### Written exercise
Show all lines holding "materials".
+++ Source data
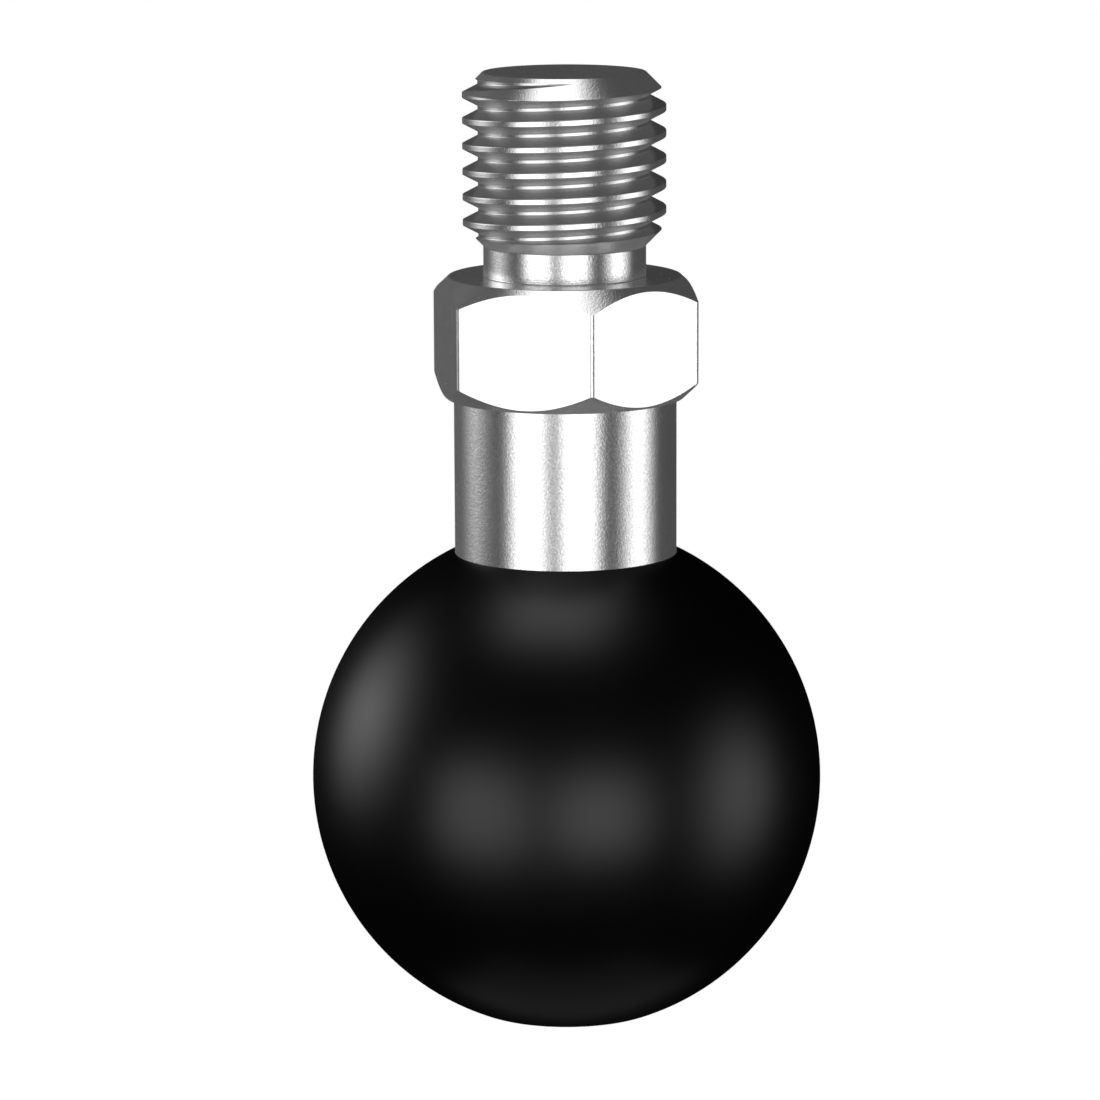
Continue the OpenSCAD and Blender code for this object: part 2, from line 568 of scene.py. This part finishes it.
def steel_material():
    m, n, s = new_material("turned_steel")
    place = n.add("ShaderNodeTexCoord").outputs["Object"]
    x_y_z = n.add("ShaderNodeSeparateXYZ", {"Vector": place}).outputs
    # radius and height, so that a pattern of them alone runs round the piece like a tool's marks
    radius = n.math("SQRT", n.math("ADD", n.math("MULTIPLY", x_y_z[0], x_y_z[0]), n.math("MULTIPLY", x_y_z[1], x_y_z[1])))
    turned = n.add("ShaderNodeCombineXYZ", {"X": radius, "Y": 0.0, "Z": x_y_z[2]}).outputs[0]
    marks = n.add("ShaderNodeTexNoise", {"Vector": turned, "Scale": 9000.0, "Detail": 2.0, "Roughness": 0.6}).outputs["Fac"]
    grain = n.add("ShaderNodeTexNoise", {"Vector": place, "Scale": 11000.0, "Detail": 1.0, "Roughness": 0.5}).outputs["Fac"]
    cloud = n.add("ShaderNodeTexNoise", {"Vector": place, "Scale": 260.0, "Detail": 3.0, "Roughness": 0.6}).outputs["Fac"]
    tone = n.add("ShaderNodeMixRGB", {
        "Fac": n.remap(cloud, 0.3, 0.7, 0.0, 1.0),
        "Color1": (STEEL_TONE - 0.02, STEEL_TONE - 0.02, STEEL_TONE - 0.02, 1),
        "Color2": (STEEL_TONE + 0.02, STEEL_TONE + 0.02, STEEL_TONE + 0.02, 1),
    }).outputs[0]
    # painted shade: the thread's groove gets a darker colour than the rest of the steel, its flanks more so than its
    # root, standing in for the shade that falls in the groove
    z_mm = n.math("MULTIPLY", x_y_z[2], 1000.0)
    r_mm = n.math("MULTIPLY", radius, 1000.0)
    blank = n.math("MINIMUM", n.math("ADD", z_mm, NECK_R - NECK_TOP), n.math("SUBTRACT", TIP_FACE_R + TIP_H, z_mm))
    depth = n.math("SUBTRACT", n.math("MINIMUM", blank, CREST_R), r_mm)
    groove_shade = n.math("MULTIPLY", n.remap(depth, 0.005, 0.035, 0.0, 1.0), n.remap(r_mm, 4.10, 4.20, 0.0, 1.0))
    groove_shade = n.math("MULTIPLY", groove_shade, n.remap(r_mm, ROOT_R + 0.02, ROOT_R + 0.06, 0.4, 1.0))
    # the groove's painted shade is mixed into the steel's colour here
    tone = n.add("ShaderNodeMixRGB", {"Fac": groove_shade, "Color1": tone, "Color2": (0.42, 0.42, 0.42, 1)}).outputs[0]
    # the round faces of the shank and the neck are finely speckled, and a little smoother than the rest
    round_face = n.math("MULTIPLY", n.remap(r_mm, 5.52, 5.56, 1.0, 0.0), n.remap(z_mm, 38.45, 38.55, 1.0, 0.0))
    speckle = n.add("ShaderNodeTexNoise", {"Vector": place, "Scale": 9000.0, "Detail": 0.0}).outputs["Fac"]
    gain = n.math("ADD", n.math("MULTIPLY", n.remap(speckle, 0.2, 0.8, -0.13, 0.13), round_face), 1.0)
    tone = n.vmath("MULTIPLY", tone, n.add("ShaderNodeCombineXYZ", {"X": gain, "Y": gain, "Z": gain}).outputs[0])
    n.tree.links.new(tone, s.inputs["Base Color"])
    s.inputs["Metallic"].default_value = STEEL_METAL
    s.inputs["Specular IOR Level"].default_value = 0.0
    n.tree.links.new(n.remap(grain, 0.3, 0.7, 0.185, 0.215), s.inputs["Roughness"])
    height = n.math("ADD", n.math("MULTIPLY", marks, 0.35), n.math("MULTIPLY", grain, 1.0))
    height = n.math("MULTIPLY", height, n.math("SUBTRACT", 1.0, n.math("MULTIPLY", round_face, 0.2)))
    bump = n.add("ShaderNodeBump", {"Strength": 0.5, "Distance": 0.000014, "Height": height})
    n.tree.links.new(bump.outputs[0], s.inputs["Normal"])
    return m


def rubber_material():
    m, n, s = new_material("black_rubber")
    place = n.add("ShaderNodeTexCoord").outputs["Object"]
    fine = n.add("ShaderNodeTexNoise", {"Vector": place, "Scale": 5200.0, "Detail": 2.0, "Roughness": 0.6}).outputs["Fac"]
    cloud = n.add("ShaderNodeTexNoise", {"Vector": place, "Scale": 160.0, "Detail": 3.0, "Roughness": 0.55}).outputs["Fac"]
    tone = n.add("ShaderNodeMixRGB", {
        "Fac": n.remap(cloud, 0.3, 0.7, 0.0, 1.0),
        "Color1": (0.010, 0.010, 0.0105, 1),
        "Color2": (0.014, 0.014, 0.0145, 1),
    }).outputs[0]
    n.tree.links.new(tone, s.inputs["Base Color"])
    n.tree.links.new(n.remap(n.math("ADD", n.math("MULTIPLY", cloud, 0.7), n.math("MULTIPLY", fine, 0.3)), 0.3, 0.7, 0.325, 0.35), s.inputs["Roughness"])
    s.inputs["Specular IOR Level"].default_value = 0.39
    bump = n.add("ShaderNodeBump", {"Strength": 0.25, "Distance": 0.000005, "Height": fine})
    n.tree.links.new(bump.outputs[0], s.inputs["Normal"])
    return m


steel = steel_material()
rubber = rubber_material()
for piece, material in ((stud, steel), (ball, rubber)):
    piece.data.materials.clear()
    piece.data.materials.append(material)
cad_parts["threaded_stud"].data.materials.clear()
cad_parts["threaded_stud"].data.materials.append(steel)
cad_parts["rubber_ball"].data.materials.clear()
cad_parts["rubber_ball"].data.materials.append(rubber)

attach(stud, "root")
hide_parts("threaded_stud")
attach(ball, "root")
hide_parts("rubber_ball")

# ---------------------------------------------------------------- camera

CAM_AZ = math.radians(19.1)                     # the camera stands this far round from -Y towards +X
FOCAL = 4863.9                                  # in pixels of the 1100 pixel frame
BACK, UP = 237.44, 56.42                        # from the ball's centre, in millimetres
PITCH_DOWN, YAW, ROLL = 0.1872, -0.0033, -0.0043

turn = Matrix.Rotation(CAM_AZ, 3, "Z")
f = Vector((math.sin(YAW) * math.cos(PITCH_DOWN), math.cos(YAW) * math.cos(PITCH_DOWN), -math.sin(PITCH_DOWN)))
r = Vector((math.cos(YAW), -math.sin(YAW), 0))
u = r.cross(f)
right = math.cos(ROLL) * r + math.sin(ROLL) * u
up = -math.sin(ROLL) * r + math.cos(ROLL) * u
right, up, f = turn @ right, turn @ up, turn @ f
camera = bpy.data.objects.new("camera", bpy.data.cameras.new("camera"))
bpy.context.scene.collection.objects.link(camera)
camera.data.sensor_width = 36
camera.data.lens = 18 * FOCAL / 550
camera.data.clip_start, camera.data.clip_end = 0.01, 100
where = turn @ Vector((0, -BACK, UP)) * MM + Vector((0, 0, BALL_C * MM))
camera.matrix_world = Matrix((
    (right.x, up.x, -f.x, where.x),
    (right.y, up.y, -f.y, where.y),
    (right.z, up.z, -f.z, where.z),
    (0, 0, 0, 1),
))
bpy.context.scene.camera = camera

# ---------------------------------------------------------------- floor

fb = [(-3, -3, -0.00002), (3, -3, -0.00002), (3, 3, -0.00002), (-3, 3, -0.00002)]
floor_mesh = bpy.data.meshes.new("floor")
floor_mesh.from_pydata(fb, [], [(0, 1, 2, 3)])
floor = bpy.data.objects.new("floor", floor_mesh)
bpy.context.scene.collection.objects.link(floor)
fm, fn, fs = new_material("floor")
fs.inputs["Base Color"].default_value = (0.8, 0.8, 0.8, 1)
fs.inputs["Roughness"].default_value = 1.0
fs.inputs["Specular IOR Level"].default_value = 0.0
fs.inputs["Emission Color"].default_value = (1, 1, 1, 1)
fs.inputs["Emission Strength"].default_value = 1.0
# seen from below, the floor is left out, so that the underside can be looked at
through = fn.add("ShaderNodeBsdfTransparent")
behind = fn.add("ShaderNodeNewGeometry").outputs["Backfacing"]
mixed = fn.add("ShaderNodeMixShader", {0: behind, 1: fs.outputs[0], 2: through.outputs[0]})
out = next(x for x in fm.node_tree.nodes if x.type == "OUTPUT_MATERIAL")
fm.node_tree.links.new(mixed.outputs[0], out.inputs["Surface"])
floor_mesh.materials.append(fm)
floor.visible_glossy = False
floor.visible_diffuse = False
floor.visible_shadow = False

# ---------------------------------------------------------------- light: a dark room with soft boxes round the object

H0 = Vector((math.sin(CAM_AZ), -math.cos(CAM_AZ), 0))   # towards the camera
R0 = Vector((math.cos(CAM_AZ), math.sin(CAM_AZ), 0))    # to the camera's right


def towards(az, el):
    az, el = math.radians(az), math.radians(el)
    return (math.cos(az) * H0 + math.sin(az) * R0) * math.cos(el) + Vector((0, 0, math.sin(el)))


# azimuth from the camera to its right, elevation, half width, half height, width of the soft edge, all in degrees,
# then how bright it is, and how much of the steel's matt share it lights
BOXES = [
    (-107.8, 12.5, 13.3, 11.3, 40.4, 4.45, 0.074),
    (-38.4, -5.2, 18.9, 16.7, 22.7, 2.40, 0.038),
    (14.3, -5.3, 19.1, 15.6, 21.5, 2.51, 0.019),
    (81.0, -4.5, 14.3, 15.5, 32.3, 2.43, 0.050),
    (-102.6, 86.2, 15.3, 17.6, 16.7, 2.10, 0.040),
    (176.8, -74.6, 22.5, 23.1, 2.1, 0.12, 0.085),
]

world = bpy.data.worlds.new("studio")
bpy.context.scene.world = world
world.use_nodes = True
world.node_tree.nodes.clear()
w = Nodes(world.node_tree)
way = w.add("ShaderNodeTexCoord").outputs["Generated"]
total = None
for az, el, hw, hh, soft, strength, _ in BOXES:
    c = towards(az, el)
    side = Vector((0, 0, 1)).cross(c).normalized()
    top = c.cross(side).normalized()
    forward = w.vmath("DOT_PRODUCT", way, tuple(c))
    safe = w.math("MAXIMUM", forward, 0.001)
    mask = None
    for axis, half in ((side, hw), (top, hh)):
        across = w.math("DIVIDE", w.math("ABSOLUTE", w.vmath("DOT_PRODUCT", way, tuple(axis))), safe)
        angle = w.math("ARCTANGENT", across)
        part = w.remap(angle, math.radians(half - soft / 2), math.radians(half + soft / 2), 1.0, 0.0, "SMOOTHSTEP")
        mask = part if mask is None else w.math("MULTIPLY", mask, part)
    mask = w.math("MULTIPLY", mask, w.math("GREATER_THAN", forward, 0.0))
    lit = w.math("MULTIPLY", mask, strength)
    total = lit if total is None else w.math("ADD", total, lit)
seen = w.add("ShaderNodeLightPath").outputs["Is Camera Ray"]
picked = w.add("ShaderNodeMix", {0: seen, 2: total, 3: 1.0}, data_type="FLOAT")
background = w.add("ShaderNodeBackground", {"Color": (1, 1, 1, 1), "Strength": picked.outputs[0]})
w.add("ShaderNodeOutputWorld", {"Surface": background.outputs[0]})
# the soft boxes are only mirrored; what is matt is lit by one lamp for each of them
world.cycles_visibility.diffuse = False
matt = bpy.data.collections.new("matt")
matt.objects.link(stud)
# and one more at the back, where the photo's view doesn't see its light, keeps the back from being dark
for k, (az, el, *_, share) in enumerate(BOXES + [(180, -10, 0.08)]):
    lamp = bpy.data.objects.new(f"lamp_{k}", bpy.data.lights.new(f"lamp_{k}", "SUN"))
    bpy.context.scene.collection.objects.link(lamp)
    lamp.data.energy = share * math.pi / STEEL_MATT
    lamp.data.angle = math.radians(40)
    lamp.rotation_mode = "QUATERNION"
    lamp.rotation_quaternion = towards(az, el).to_track_quat("Z", "Y")
    lamp.visible_glossy = False
    lamp.light_linking.receiver_collection = matt
    # only the lamp on the left throws shadows
    lamp.data.use_shadow = k == 0
# the object mirrors itself, but no light is scattered from one part of it to another
for piece in (stud, ball):
    piece.visible_diffuse = False

bpy.context.scene.view_settings.view_transform = "Standard"
bpy.context.scene.view_settings.look = "None"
++++++
### Task result
    piece.data.materials.clear()
    piece.data.materials.append(material)
cad_parts["threaded_stud"].data.materials.clear()
cad_parts["threaded_stud"].data.materials.append(steel)
cad_parts["rubber_ball"].data.materials.clear()
cad_parts["rubber_ball"].data.materials.append(rubber)
floor_mesh.materials.append(fm)